Maine voters have repealed a law permitting gay marriage. But why does there need to be a law permitting gay marriage in the first place? How can there be a law forbidding gay marriage in a free society? Civil and human rights are not subject to popular vote. They exist as unalienable rights: life, liberty, and the pursuit of happiness.
Supposing these rights are inalienable, two (or more) individuals may only be denied the status of marriage—if the state recognizes any marriage—only if there is a compelling secular reason for denying them marriage. I have been asking people for years now to give me a compelling secular reason for denying marriage for gays and lesbians. I have to put the word “secular” in there because, if I don’t, people give me religious reasons which they should already know carry no weight in a society based on the separation of church and state.

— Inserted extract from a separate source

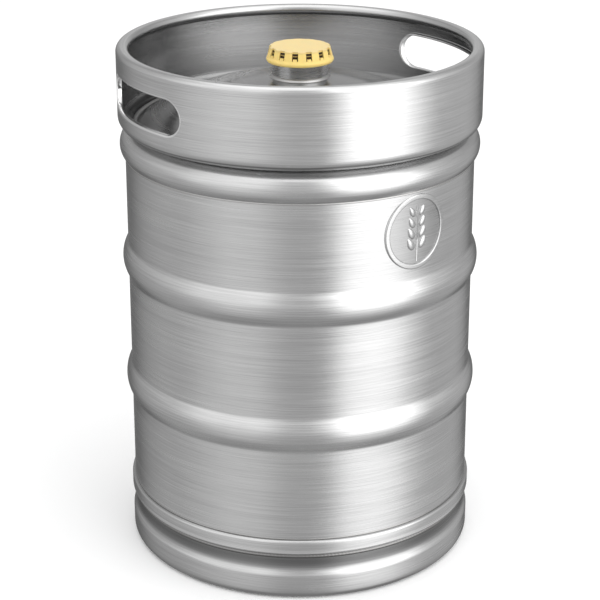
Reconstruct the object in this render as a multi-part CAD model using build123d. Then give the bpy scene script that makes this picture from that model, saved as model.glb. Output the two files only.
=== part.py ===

For most of our history, in states throughout our nation, the white majority denied the right of black and white men and women to marry. Those laws were overturned by the Supreme Court in 1967 because they represented a fundamental violation of civil and human rights. If the state sanctions marriage, then it is not treating individuals equally when it denies marriage to some consenting adults while permitting it for other consenting adults.
The same principle applies to gay marriage. This is not an argument by analogy. It is an argument of principle. By denying gays and lesbians their right to marry—and they have that right whether it is recognized or not—the majority of voters in Maine demonstrate that they do not cherish the fundamental tenets of a free society. What Maine voters have done, in fact, is impose a tyranny of the majority in Maine.